You can then pass in 2D arrays, where the first dimension is the row number, and the second is the column number.

Random rand = new Random();
Timestamp now = new Timestamp(System.currentTimeMillis());
for (int i = 0; i < numEntries; i++)
 {
    Object[][] tableToSend = new Object[NUM_SENSORS][];
    for (int j = 0; j < NUM_SENSORS; j++)
    {
        tableToSend[j] = new Object[columns.length];
        tableToSend[j][0] = now;
        tableToSend[j][1] = String.format("Sensor_%d", j);
        tableToSend[j][2] = rand.nextFloat() * 240.0f;
        tableToSend[j][3] = rand.nextFloat() * 10.0f;
        System.out.printf("Writing line, %s, %s, %f, %f\n",
        tableToSend[j][0], tableToSend[j][1], tableToSend[j][2], tableToSend[j][3]);
    }

    tw.writeTable(tableToSend);
}

There are two other loaders available. They both implement the loader interface, so this same basic example applies, but have some differences in how they work:

BatchLoader: this will not send data immediately, but will send the data in batches. You can specify the batch size in the constructor.
ValidatedLoader: (kdb Insights Enterprise only) this will check that the data you are sending matches the table schema and throw an exception if it does not match. You will need to obtain an instance of the ValidatedLoader using the ValidatedLoaderFactory. ValidatedLoaderFactory will use the kdb Insights Enterprise getMeta API to read the table schemas for the comparison.

Note

The ValidatedLoader assumes that the kdb Insights service, the Stream Processor, does not modify the schema of the data before it is written to the table.

Terminating

When you have finished publishing data, call stop() on the RTClient object.

client.stop();

Deduplication

To take advantage of the deduplication capabilities of RT requires some changes to the above process.

All publishers who are sending data from the same origin must share the same deduplication ID. Messages will be deduplicated assuming that each message has a message id that is unique for the origin, and have a distance from zero that is increasing by one with each message. For example: 1 -2 3 4 is a valid sequence of ids, but 1 2 -2 4 is not.

For each deduplication ID, RT will keep track of the high watermark of the message id when RT sees a message with a lower identifier than the watermark then that message is discarded.

To use this facility you need to create an RtDedupClient and pass in your chosen deduplication ID.

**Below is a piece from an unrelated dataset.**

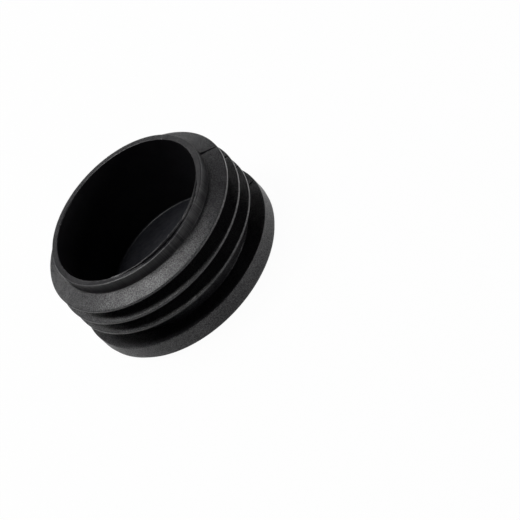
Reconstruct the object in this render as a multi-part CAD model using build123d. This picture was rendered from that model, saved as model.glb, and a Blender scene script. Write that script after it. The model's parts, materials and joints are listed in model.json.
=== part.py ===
from build123d import *
import os
from math import radians, tan

# Push-in end cap for a round tube, injection moulded in one piece.
# Millimetres. The cap stands on its head with the open end up:
# +Z is the cap's axis, and the origin is the middle of the head's outer face.

# Head: the disc that stays outside and covers the cut end of the tube
head_diameter = 50.0  # the same as the tube's outside diameter
head_height = 5.65  # outer face to the seat that meets the tube's end
face_edge_radius = 2.5  # the soft edge round the outer face
seat_edge_radius = 0.15  # the edge that lines up with the tube's outside

# Insert: the hollow core that is driven into the tube
insert_depth = 18.25  # seat to rim
lip_wall = 1.45  # wall of the core at the rim
rim_outer_radius = 0.15  # edge that enters the tube first
rim_inner_radius = 0.2

# Barbs: flexible rings that grip the tube's bore, each with a sloping lead-in face
barb_diameter = 49.2
barb_depth = 4.2  # how far a barb stands out from the core
barb_count = 3
barb_start = 5.2  # seat to the back of the first barb
barb_pitch = 4.05
barb_land = 0.6  # width of the band that touches the bore
barb_slope = 21.2  # degrees, lead-in face to the plane of the seat
entry_barb_relief = 0.35  # the barb nearest the rim is smaller, in radius, to start the cap
barb_root_radius = 0.2
barb_tip_radius = 0.08

# Cavity: the hollow that is open at the rim and closed by the head
face_wall = 3.35  # head's outer face to the cavity floor
cavity_draft = 2.1  # degrees, so that the cap leaves the core pin
floor_radius = 0.4

# Witness: the fine line that the mould's split leaves along one side of the insert
witness_width = 0.3
witness_depth = 0.22
witness_tail = 0.9  # how far it runs on from the last barb towards the rim

head_radius = head_diameter / 2
core_radius = barb_diameter / 2 - barb_depth
rim_height = head_height + insert_depth
mouth_radius = core_radius - lip_wall
cavity_depth = rim_height - face_wall
cavity_floor_radius = mouth_radius - cavity_depth * tan(radians(cavity_draft))


def barb_radius(index):
    """Outer radius of a barb. Barb 0 is next to the head and the last one enters the tube first."""
    relief = entry_barb_relief if index == barb_count - 1 else 0
    return barb_diameter / 2 - relief


def barb_back(index):
    """Height of the flat back of a barb, the side that faces the head."""
    return head_height + barb_start + index * barb_pitch


def barb_root(index):
    """Height at which a barb's lead-in face runs out on the core."""
    rise = (barb_radius(index) - core_radius) * tan(radians(barb_slope))
    return barb_back(index) + barb_land + rise


def head_corners():
    """Corners of the head's section, each as (radius, height, edge radius)."""
    return [
        (head_radius, 0, face_edge_radius),
        (head_radius, head_height, seat_edge_radius),
        (core_radius, head_height, barb_root_radius),
    ]


def barb_corners(index):
    """Corners of one barb: flat back, land and sloping lead-in face."""
    back = barb_back(index)
    radius = barb_radius(index)
    return [
        (core_radius, back, barb_root_radius),
        (radius, back, barb_tip_radius),
        (radius, back + barb_land, barb_tip_radius),
        (core_radius, barb_root(index), barb_root_radius),
    ]


def lip_corners():
    """Corners of the rim's flat face, outside and inside."""
    return [
        (core_radius, rim_height, rim_outer_radius),
        (mouth_radius, rim_height, rim_inner_radius),
    ]


def cap_section():
    """Half of the cap's section, in the XZ plane, with every edge rounded."""
    corners = head_corners()
    for index in range(barb_count):
        corners += barb_corners(index)
    corners += lip_corners()
    corners.append((cavity_floor_radius, face_wall, floor_radius))
    points = [(0, 0)] + [(radius, height) for radius, height, _ in corners] + [(0, face_wall)]
    outline = FilletPolyline(*points, radius=[edge for _, _, edge in corners])
    axis_side = Line(points[-1], points[0])
    return Plane.XZ * make_face(outline + axis_side)


def witness_line(section):
    """A thin blade whose edge follows the outside of the insert, sunk by the witness depth.

    It stays off the backs of the barbs, because the section is sunk down as well as in.
    """
    low = head_height - witness_depth
    high = barb_root(barb_count - 1) + witness_tail
    inner = core_radius - lip_wall / 2
    outer = head_radius + 1
    band = Polyline((inner, low), (outer, low), (outer, high), (inner, high), close=True)
    sunk = Pos(-witness_depth, 0, -witness_depth) * section
    blade = Plane.XZ * make_face(band) - sunk
    return extrude(blade, amount=witness_width / 2, both=True)


def end_cap():
    section = cap_section()
    body = revolve(section, axis=Axis.Z)
    return body - witness_line(section)


os.makedirs("parts", exist_ok=True)
export_step(end_cap(), "parts/end_cap.step")
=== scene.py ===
import json
import math

import bpy
from mathutils import Matrix, Vector, noise


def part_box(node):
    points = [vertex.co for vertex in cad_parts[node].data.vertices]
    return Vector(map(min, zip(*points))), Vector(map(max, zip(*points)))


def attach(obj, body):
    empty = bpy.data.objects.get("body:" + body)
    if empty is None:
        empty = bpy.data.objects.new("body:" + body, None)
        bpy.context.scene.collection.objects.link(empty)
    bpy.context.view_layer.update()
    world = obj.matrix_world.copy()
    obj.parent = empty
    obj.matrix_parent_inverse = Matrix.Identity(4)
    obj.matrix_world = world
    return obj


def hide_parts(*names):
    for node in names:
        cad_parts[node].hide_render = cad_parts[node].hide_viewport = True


# Looks of the push-in tube end cap: black polyethylene, satin, fresh from its mould.
# The CAD node is replaced by a finer turned mesh of the same section, which also carries
# the traces of moulding: flash round the mouth, the mould's witness line and uneven edges.
# Sizes are in millimetres, as in the CAD, and angles in degrees, unless a comment says otherwise.

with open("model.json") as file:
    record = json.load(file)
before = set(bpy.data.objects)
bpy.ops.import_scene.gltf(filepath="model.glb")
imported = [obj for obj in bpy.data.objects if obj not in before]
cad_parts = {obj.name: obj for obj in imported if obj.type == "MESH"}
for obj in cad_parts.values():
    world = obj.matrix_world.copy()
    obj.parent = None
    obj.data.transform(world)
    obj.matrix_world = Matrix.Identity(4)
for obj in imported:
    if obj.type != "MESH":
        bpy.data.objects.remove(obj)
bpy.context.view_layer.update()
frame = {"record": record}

MM = 0.001
NODE = "end_cap"

# Sizes that the frame gives
high_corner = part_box(NODE)[1]
mounts = {mount["name"]: mount for mount in frame["record"]["mounts"]}
head_radius = high_corner.x / MM
rim_height = high_corner.z / MM
head_height = mounts["tube_seat"]["pos_m"][2] / MM
barb_radius = mounts["tube_grip"]["dims"]["r_mm"]

# Section of the cap, as in the CAD
face_edge_radius = 2.5
seat_edge_radius = 0.15
lip_wall = 1.45
rim_inner_radius = 0.2
barb_depth = 4.2
barb_count = 3
barb_start = 5.2
barb_pitch = 4.05
barb_land = 0.6
barb_slope = 21.2  # degrees
entry_barb_relief = 0.35
barb_root_radius = 0.2
barb_tip_radius = 0.08
face_wall = 3.35
cavity_draft = 2.1  # degrees
floor_radius = 0.4

core_radius = barb_radius - barb_depth
mouth_radius = core_radius - lip_wall
cavity_depth = rim_height - face_wall
cavity_floor_radius = mouth_radius - cavity_depth * math.tan(math.radians(cavity_draft))

# The rim's worn face
rim_bevel = 0.2  # width of the worn edge outside the face
rim_bevel_fall = 0.075
rim_bevel_foot_radius = 0.04
rim_bevel_top_radius = 0.1
rim_face_shares = (0.3, 0.65, 1.0)  # where its rings lie, from the bevel to the mouth's edge
rim_unevenness = 0.02
rim_waves = 40.0  # radius of the circle on which its noise is read, as the other waves below
rim_sink_outside = 0.4  # share of the sink beside the flash that is left at the bevel

# Flash: the burr that stands on the mouth's edge, as (degrees round the axis, height, width of
# its top, how far the rim's face is sunk at its foot)
FLASH_STATIONS = (
    (0.0, 0.0, 0.15, 0.0),
    (231.0, 0.0, 0.15, 0.0),
    (237.0, 0.09, 0.3, 0.03),
    (241.0, 0.03, 0.2, 0.06),
    (246.0, 0.08, 0.15, 0.2),
    (250.0, 0.09, 0.15, 0.28),
    (256.0, 0.11, 0.16, 0.3),
    (260.0, 0.24, 0.17, 0.36),
    (268.0, 0.22, 0.17, 0.37),
    (274.0, 0.3, 0.17, 0.39),
    (280.0, 0.3, 0.17, 0.45),
    (283.0, 0.36, 0.25, 0.44),
    (287.0, 0.26, 0.28, 0.36),
    (293.0, 0.2, 0.34, 0.33),
    (298.0, 0.06, 0.5, 0.28),
    (307.0, 0.05, 0.52, 0.28),
    (312.0, 0.03, 0.5, 0.18),
    (323.0, 0.03, 0.3, 0.12),
    (331.0, 0.0, 0.15, 0.0),
    (360.0, 0.0, 0.15, 0.0),
)
FLASH_TEARS = ((264.0, 0.2), (281.3, 0.45))  # place, share torn off
tear_width = 0.7  # degrees
flash_onset = 0.03  # height by which the rim has taken the flash's section
flash_crown = 0.36  # fall of the top outwards, as a share of its width
flash_lean = 0.22  # run of the outer wall, as a share of its height
flash_crowding = 0.9  # how closely the rim's face follows the foot of the flash
flash_raggedness = 0.15  # share of its height
flash_ragged_waves = 14.0
flash_slow_drift = 0.02
flash_slow_waves = 9.0
flash_quick_drift = 0.01
flash_quick_waves = 30.0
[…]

RtDedupClient rtDedupClient = new RtDedupClient(new HttpsConfigRequestor(), "dedupId");
rtDedupClient.start();

Unlike in the Publishing data example, there are no loaders, so you will need to send data in using pasync directly.

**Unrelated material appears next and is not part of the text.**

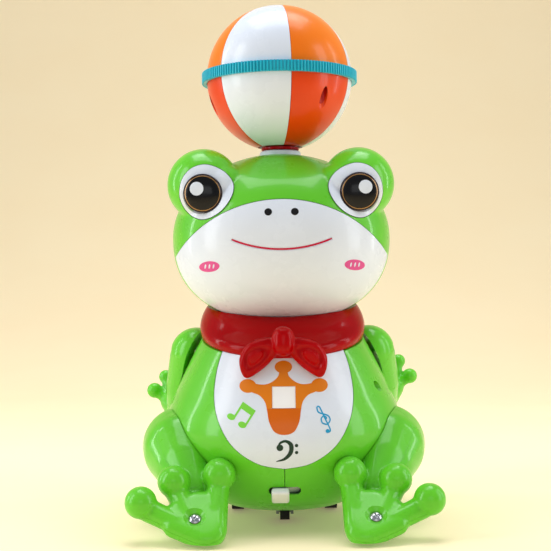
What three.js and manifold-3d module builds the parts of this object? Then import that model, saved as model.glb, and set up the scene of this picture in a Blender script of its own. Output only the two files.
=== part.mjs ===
// A battery-driven plastic frog that sits upright and spins a beach ball on its head.
// Millimetres. X is to the viewer's right, Y is away from the viewer, Z is up.
// Heights are measured from the surface the frog's wheels stand on.
import * as THREE from "three";
import { ConvexGeometry } from "three/addons/geometries/ConvexGeometry.js";
import { mergeVertices } from "three/addons/utils/BufferGeometryUtils.js";
import Module from "manifold-3d";

const wasm = await Module();
wasm.setup();

// ---- Driving dimensions ----
const gap = 0.3;              // clearance between pieces that touch
const wall = 2.4;             // thickness of the moulded shells
const footprintShift = 10.9;  // moves the model so its footprint is centred on the origin

const headHalfWidth = 53.8;
const headDepthRatio = 0.9;
const headZ = 137;
const headAbove = 41.6;
const headBelow = 41.8;
const headY = -2;
const headParting = -8;       // plane between the front and back head shells
const eyeX = 37.2;
const eyeY = -19;
const eyeZ = 162.2;
const eyeBumpRadius = 17.6;
const eyeWhiteX = 35.2;
const eyeWhiteZ = 158;
const eyeWhiteRadius = 12.9;
const irisX = 36.7;
const irisZ = 157;
const irisRadius = 9;
const faceArcRadius = 64.4;   // upper edge of the white face is a circular arc
const faceArcZ = 88.9;
const faceBack = -14;          // the white face ends at this plane, ahead of the parting

const ballZ = 216.5;
const ballRadius = 36.1;
const ballWall = 2.4;
const ballBottom = 182.2;
const equatorSlot = 0.6;      // half height of the slot that holds the ring's flange
const ringRadius = 38.6;
const ringHalfHeight = 2.6;
const goreAngle = 60;
const firstGore = -21;        // centre of the first white gore, from the front towards +X
const channelRadius = 33;     // distance of the ball screws from the ball's axis
const channelAngles = [39, 159, 279];

const bodyBase = 4.5;
const flatRadius = 16;
const collarZ = 88.7;         // height of the ledge under the neckerchief, on the axis
const collarSlope = 0.2;      // the ledge drops towards the front
const neckRadius = 33;
const neckTop = 95;
const spigotRadius = 11;
const baseRadius = 38;
const windowZ = 63;
const windowWidth = 10.6;
const windowHeight = 9.4;
const switchZ = 19.6;
const switchTravel = 5.5;
const bodyScrewY = -25;
const bodyScrewZ = 65;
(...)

rtDedupClient.pasync("streamid", data, messageid);

Where "data" is an array of the types in the section below.

When you have finished publishing data, call stop() on the rtDedupClient as you would a regular RtClient.

rtDedupClient.stop();

Monitoring the log position and checking the data flow.

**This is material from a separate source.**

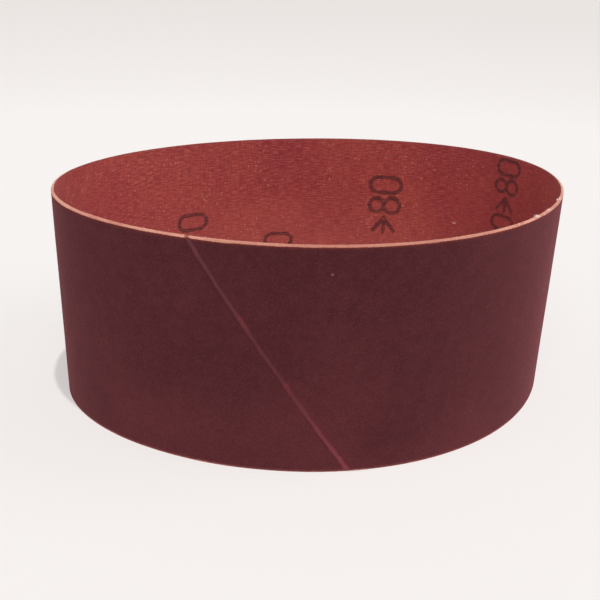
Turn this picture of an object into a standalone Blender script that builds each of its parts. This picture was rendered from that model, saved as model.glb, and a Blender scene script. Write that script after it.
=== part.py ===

As of version 1.8.0 of the Java interface, both the RtClient and RtDedupClient support the getMaxMergedPosition() method.

Long logPosition = client.getMaxMergedPosition();

The value returned from this method can be used to check if data is being ingested properly at by RT by checking to see if the value returned increases as more data is ingested.

If using kdb Insights Enterprise, you can also query the data using the DataAccessClient, like this

Timestamp startTime = new Timestamp(System.currentTimeMillis() - 3600000); //1 hour ago in ms
Timestamp endTime = new Timestamp(System.currentTimeMillis());
DataAccessClient dataAccessClient = new DataAccessClient();
dataAccessClient.connect();
Object result = dataAccessClient.getData(tableName, startTime, endTime);

See the SimpleGetData sample in the kxi-java-sdk-samples for more details.

Supported data types

The following data types are supported by the Java interface:

q type name	q type number	java type	schema notation	example
boolean	-1	Boolean	'boolean'	true
guid	-2	UUID	'guid'	0f14d0ab-9605-4a62-a9e4-5ed26688389b
byte	-4	Byte	'byte'	0xF4
short	-5	Short	'short'	5
int	-6	Integer	'int' or 'integer'	56789
long	-7	Long	'long'	12345678
real	-8	Float	'real'	2.5
float	-9	Double	'float'	89.3
char	-10	Character	'char'	d
symbol	-11	String	'symbol'	LLOY
timestamp	-12	java.sql.Timestamp	'timestamp' or 'ts'	2000.01.01D00:00:00.200000000
month	-13	kx.c.Month	'month'	2002.02m
date	-14	java.sql.Date	'date'	1999.12.31
datetime	-15	java.util.Date	'datetime'	12.31,1999.12.31T23:59:59.999
timespan	-16	kx.c.Timespan	'timespan'	00:00:00.000000000
minute	-17	kc.c.Minute	'minute'	00:00
second	-18	kx.c.Second	'second'	00:00:00
time	-19	java.sql.Time	'time'	00:00:00
string	10	char[]	'string'	"this is a string"

symbol type

Only make text columns into symbols when the fields will be drawn from a small, stable domain and there is significant repetition in their use. When in doubt, start with a string column. It is easier to convert a string column to symbols than it is to remove symbols from the sym list.

time type

Because java.sql.Time does not have milliseconds, some precision is lost if this type is used.